As we move into the sixth parliament, we should emphasise that we expect accountability, integrity, diligence and dignity from our public representatives. We must guard against parliament being turned into a site of petty point scoring, factionalism and divisive politics. We expect our MPs to rise above party positions and be accountable to the people, who have given legislators a five-year mandate. They must act with a deep sense of what is good in the long run for South Africans in our quest for social prosperity and justice. This requires that our MPs conduct themselves with integrity, commit to uphold the constitution, speak out and vote with their conscience in the interests of the country.
We expect MPs to execute their responsibilities with diligence and apply their minds to the issues before them. We expect them to attend meetings, read the submissions and engage with them, call for research or further information where necessary, and ensure decisions are sound and justifiable. This also means MPs must consider the evidence of their decisions, understand the impact and engage meaningfully to produce the most appropriate legislation to achieve desired objectives, having properly considered the unintended consequences. We expect all who appear before parliament to be treated with dignity and respect.
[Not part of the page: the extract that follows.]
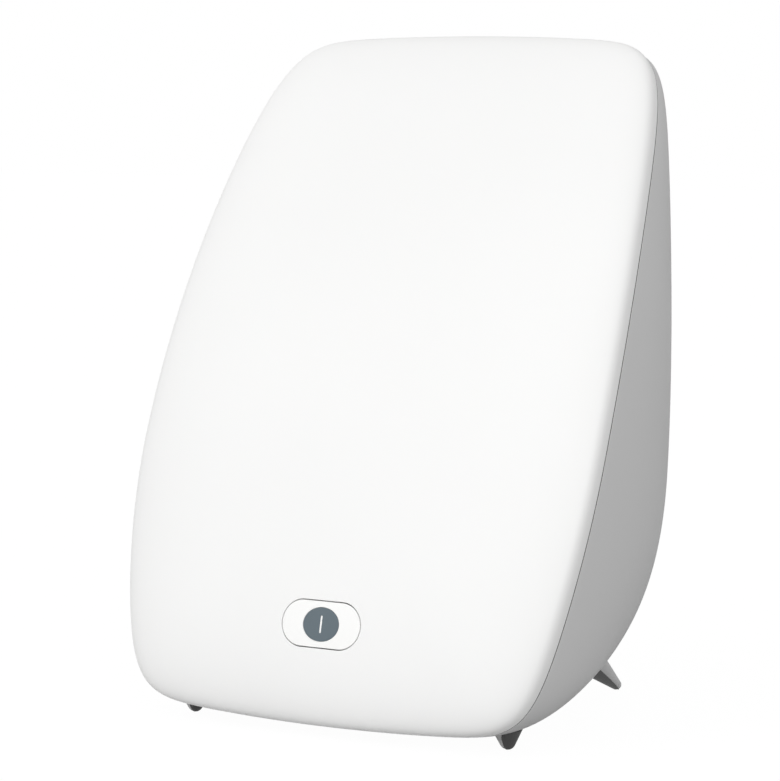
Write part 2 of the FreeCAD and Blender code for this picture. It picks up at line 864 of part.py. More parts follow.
def lamp_tubes(x, wall):
    """Twin tubes with round tips, joined by a short bridge, taken in by a wall."""
    tip = lamp_bottom + lamp_length - tube_radius
    radius = tube_radius - wall
    tubes = Part.makeCylinder(
        bridge_radius - wall, tube_spacing,
        Vector(x - tube_spacing / 2, tip - bridge_drop, tube_out), Vector(1, 0, 0),
    )
    for side in (-1, 1):
        axis = x + side * tube_spacing / 2
        leg = along_panel(radius, axis, tube_out, lamp_bottom, tip)
        tubes = tubes.fuse(leg.fuse(Part.makeSphere(radius, Vector(axis, tip, tube_out))))
    return tubes.removeSplitter()


def pin_places(x):
    """Where the four contact pins stand across a lamp's base."""
    return [x + (i - 1.5) * pin_pitch for i in range(4)]


def make_lamp(x):
    """A lamp with its base and pins, its holder and the clip near its tip."""
    solid_lamp = lamp_tubes(x, 0)
    glass = solid_lamp.cut(lamp_tubes(x, glass_wall))
    low = tube_out - base_depth / 2
    high = tube_out + base_depth / 2
    base = rounded_box(
        x - base_width / 2, x + base_width / 2, base_bottom, lamp_bottom, low, high, holder_corner
    )
    holder = rounded_box(
        x - holder_width / 2, x + holder_width / 2, holder_bottom, base_bottom,
        reflector_out, high, holder_corner,
    )
    pins = []
    for pin_x in pin_places(x):
        end = base_bottom - pin_length
        pin = along_panel(pin_radius, pin_x, tube_out, end, base_bottom + pin_seat)
        socket = along_panel(pin_radius + pin_clearance, pin_x, tube_out, end - 1, base_bottom)
        base = base.cut(pin)
        holder = holder.cut(socket)
        pins.append(placed(pin, panel))
    clip = rounded_box(
        x - clip_width / 2, x + clip_width / 2, clip_height, clip_height + clip_length,
        reflector_out, clip_out, 2.0,
    )
    clip = clip.cut(solid_lamp)
    return [placed(shape, panel) for shape in (glass, base, holder, clip)], pins


contact_pins = []
for side_name, side in (("left", -1), ("right", 1)):
    pieces, pins = make_lamp(side * lamp_x)
    for name, piece in zip(("lamp", "lamp_base", "lampholder", "lamp_clip"), pieces):
        parts[name + "_" + side_name] = piece
    contact_pins += pins
parts["lamp_contact_pins"] = Part.Compound(contact_pins)


# ---- Ballast and terminal block, behind the chassis ----
def make_ballast():
    """The ballast's tray, lid, circuit board, coils and capacitors."""
    half = ballast_width / 2
    low = ballast_bottom
    high = ballast_bottom + ballast_height
    rear = chassis_back - ballast_depth
    t = ballast_sheet
    tray = box(-half, half, low, high, rear, chassis_back)
    tray = tray.cut(box(t - half, half - t, low + t, high - t, rear, chassis_back - t))
    board_front = chassis_back - t - standoff_height
    board_back = board_front - board_thickness
    inset = t + board_margin
    for x in (-half + 2 * inset, half - 2 * inset):
        for up in (low + 2 * inset, high - 2 * inset):
            tray = tray.fuse(rod(standoff_radius, x, up, board_front, chassis_back - t))
    for side in (-1, 1):
        x = side * ballast_screw_x
        ear = box(
            x - ear_width / 2, x + ear_width / 2, ballast_centre - ear_width / 2,
            ballast_centre + ear_width / 2, chassis_back - t, chassis_back,
        )
        hole = rod(screw_pass, x, ballast_centre, chassis_back - t, chassis_back)
        tray = tray.fuse(ear).cut(hole)
    gap = lid_clearance
    outer = gap + t
    lid = box(-half - outer, half + outer, low - outer, high + outer, rear - t, rear + lid_skirt)
    lid = lid.cut(box(-half - gap, half + gap, low - gap, high + gap, rear, rear + lid_skirt))
    board = box(inset - half, half - inset, low + inset, high - inset, board_back, board_front)
    coils = []
    for x in (-coil_pitch, 0, coil_pitch):
        wide, tall, deep = coil_size
        up = low + ballast_height * 0.36
        coils.append(box(x - wide / 2, x + wide / 2, up - tall / 2, up + tall / 2, board_back - deep, board_back))
    cans = []
    for i in range(4):
        x = (i - 1.5) * capacitor_pitch
        up = high - inset - capacitor_radius - 2
        cans.append(rod(capacitor_radius, x, up, board_back - capacitor_height, board_back))
    names = ("ballast_tray", "ballast_lid", "ballast_board", "ballast_coils", "ballast_capacitors")
    shapes = (tray, lid, board, Part.Compound(coils), Part.Compound(cans))
    for name, shape in zip(names, shapes):
        parts[name] = placed(shape, panel)
    head = chassis_back - t
    parts["ballast_screws"] = Part.Compound([
        placed(screw(side * ballast_screw_x, ballast_centre, head, chassis_out), panel)
        for side in (-1, 1)
    ])


def make_terminals():
    """The terminal block, with a wire bore and a clamp screw at each of its three ways."""
    half = terminal_length / 2
    low = terminal_height
    high = terminal_height + terminal_width
    rear = chassis_back - terminal_depth
    block = rounded_box(
        terminal_x - half, terminal_x + half, low, high, rear, chassis_back, 1.5
    )
    middle = (low + high) / 2
    bore_out = chassis_back - terminal_depth / 2
    screws = []
    for i in (-1, 0, 1):
        x = terminal_x + i * terminal_length / 3
        bore = along_panel(terminal_bore, x, bore_out, low, high)
        block = block.cut(bore).cut(rod(terminal_screw + key_gap, x, middle, rear, bore_out))
        clamp = rod(terminal_screw, x, middle, rear + 1, bore_out)
        screws.append(placed(clamp, panel))
    parts["terminal_block"] = placed(block, panel)
    parts["terminal_screws"] = Part.Compound(screws)


make_ballast()
make_terminals()

# ---- Power inlet ----
inlet_frame = Placement(Vector(0, pocket_floor, inlet_height), Rotation(Vector(1, 0, 0), -90))
socket_floor = inlet_flange - socket_depth
inlet = rounded_box(
    -flange_width / 2, flange_width / 2, -flange_height / 2, flange_height / 2, 0, inlet_flange, 2.0
)
inlet = inlet.fuse(box(
    -inlet_width / 2, inlet_width / 2, -inlet_body_height / 2, inlet_body_height / 2, -inlet_depth, 0
))
inlet = inlet.cut(pill(socket_length, socket_height, socket_floor, inlet_flange))
contacts = []
for side in (-1, 1):
    contact = rod(
        contact_radius, side * contact_spacing / 2, 0,
        -inlet_depth - contact_tail, socket_floor + contact_length,
    )
    inlet = inlet.cut(contact)
    contacts.append(placed(contact, inlet_frame))
parts["power_inlet"] = placed(inlet, inlet_frame)
parts["inlet_contacts"] = Part.Compound(contacts)

# ---- Leads ----
inlet_tail = pocket_floor - inlet_depth - contact_tail
terminal_rear = chassis_back - terminal_depth
terminal_middle = terminal_height + terminal_width / 2
terminal_way = terminal_x - terminal_length / 3
bore_out = chassis_back - terminal_depth / 2
ballast_rear = chassis_back - ballast_depth - ballast_sheet
parts["mains_lead"] = lead(
    [
        Vector(0, inlet_tail, inlet_height),
        Vector(0, inlet_tail - 8, inlet_height + 3),
        Vector(-8, inlet_tail + 14, inlet_height + 42),
        on_panel(terminal_x, terminal_middle, terminal_rear - 30),
        on_panel(terminal_x, terminal_middle, terminal_rear),
    ],
    mains_lead_radius,
)
parts["switch_lead"] = lead(
    [
        on_panel(terminal_way, terminal_height + 3, bore_out),
        on_panel(terminal_way, terminal_height - 13, bore_out),
        on_panel(terminal_way + 4, terminal_height - 17, ballast_rear - 9),
        on_panel(-10, ballast_bottom - 6, ballast_rear - 11),
        on_panel(0, carrier_up + 10, chassis_back - 22),
        on_panel(0, carrier_up, chassis_back - 6),
        key_frame.multVec(Vector(0, 0, switch_bottom - carrier_roof)),
    ],
    lead_radius,
)
for side_name, side in (("left", -1), ("right", 1)):
    x = side * lamp_x
    parts["lamp_lead_" + side_name] = lead(
        [
            on_panel(x, ballast_bottom, chassis_back - 12),
            on_panel(x, lamp_lead_up + 33, chassis_back - 18),
            on_panel(x, lamp_lead_up, chassis_back - 14),
            on_panel(x, lamp_lead_up, reflector_out),
        ],
        lead_radius,
    )

# ---- Every piece is moved so that the origin is the middle of the footprint ----
front_face = cover_outer.optimalBoundingBox(False, False).YMin
rear_face = parts["foot_rear_left"].optimalBoundingBox(False, False).YMax
to_origin = Vector(0, -(front_face + rear_face) / 2, 0)
os.makedirs("parts", exist_ok=True)
for name, shape in parts.items():
    piece = shape.copy()
    piece.translate(to_origin)
    piece.exportStep("parts/" + name + ".step")
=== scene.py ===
# %% [markdown]
# # A light therapy lamp, piece by piece
# This lamp is two plastic mouldings that meet at one curved seam: a white cover that glows in use,
# and a deep grey housing behind it. The engineering model of the lamp is loaded first and stays
# fixed. Everything that shows is then worked out over it, from the same sizes.

import json
import math
from collections import namedtuple

import bpy
import numpy as np
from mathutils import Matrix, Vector


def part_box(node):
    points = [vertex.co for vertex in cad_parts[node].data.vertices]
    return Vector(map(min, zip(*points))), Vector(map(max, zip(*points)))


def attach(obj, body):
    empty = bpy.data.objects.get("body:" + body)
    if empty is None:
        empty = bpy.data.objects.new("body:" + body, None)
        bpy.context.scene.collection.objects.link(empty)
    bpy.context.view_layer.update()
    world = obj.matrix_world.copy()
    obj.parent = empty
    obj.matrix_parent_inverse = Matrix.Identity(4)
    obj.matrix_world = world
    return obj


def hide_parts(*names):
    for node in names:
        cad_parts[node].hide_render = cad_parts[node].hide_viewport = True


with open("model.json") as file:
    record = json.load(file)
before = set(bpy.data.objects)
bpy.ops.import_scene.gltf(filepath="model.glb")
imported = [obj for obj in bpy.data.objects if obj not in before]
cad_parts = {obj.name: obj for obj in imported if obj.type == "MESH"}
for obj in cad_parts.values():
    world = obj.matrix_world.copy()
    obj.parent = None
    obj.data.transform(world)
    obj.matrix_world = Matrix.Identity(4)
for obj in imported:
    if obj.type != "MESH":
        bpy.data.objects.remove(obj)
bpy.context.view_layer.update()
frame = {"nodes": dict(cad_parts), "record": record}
nodes = frame["nodes"]

# %% [markdown]
# ## Sizes
# All sizes are in millimetres, as a drawing would give them, and become metres only when a mesh is
# made. The cover and the housing share one seam, so its outline and its arc come first. A size that
# only one piece needs is given where that piece is made.

# %% Sizes of the seam
MM = 0.001
FLOOR_GAP = 5.6                                 # from the floor to the seam's lowest edge
SEAM_WIDTH, SEAM_LENGTH = 287.0, 411.9          # across the lamp, and upwards along the arc
SEAM_RADIUS, SEAM_LEAN = 958.0, math.radians(13.3)      # of the arc, and its lean at the bottom
WIDEST = 158.7                                  # up the arc to the outline's widest place
TAPER_UP, TAPER_DOWN = 26.0, 24.0               # what each side loses at the top and the bottom
CORNER_POWER = 11.5                             # squares the outline's corners
BOTTOM_BOW, TOP_BOW = 5.8, 5.4                  # bows the bottom and top edges outwards
HALF_JOINT = 0.42                               # half the gap in the seam, filled by a dark strip of painted shade
EDGE_RADIUS = 0.5                               # of the softened edge that a mould leaves
print("seam", SEAM_WIDTH, "mm wide and", SEAM_LENGTH, "mm long on its arc")

# %% Place of the drawing in the model
POCKET_FLOOR, INLET_FLANGE = 124.0, 2.0         # from the seam's lowest edge, and the flange's depth
# The drawing's Y starts at the seam's lowest edge, and the model's in the middle of its footprint
Y_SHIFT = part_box("power_inlet")[1].y / MM - (POCKET_FLOOR + INLET_FLANGE)
print("shift of Y", round(Y_SHIFT, 3), "mm")

# %% [markdown]
# ## The seam's outline
# A superellipse runs from a circle at power 2 towards a rectangle as its power grows, so one number
# sets how square a corner is. The seam's outline is one with a high power, narrowed a little upwards
# and downwards. A curve object pulled into shape by hand could look the same, but every other
# surface of the lamp can ask a formula for its points.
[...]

People should have the right to express themselves, be listened to, be engaged with, and be responded to when they enter the halls of the legislature.
There are concerns whether all those who will be sworn in this week will have the fortitude to discharge their responsibilities with the accountability, integrity, diligence and dignity this esteemed institution and our country deserve. It will take courage and the willingness to act in the interests of all South Africans if we are to achieve the vision of the new dawn.
This is a seminal moment to demonstrate in the composition and actions of those entering parliament that we have learnt from the experiences of previous parliaments and that public representatives will conduct themselves within the ethos of the constitution.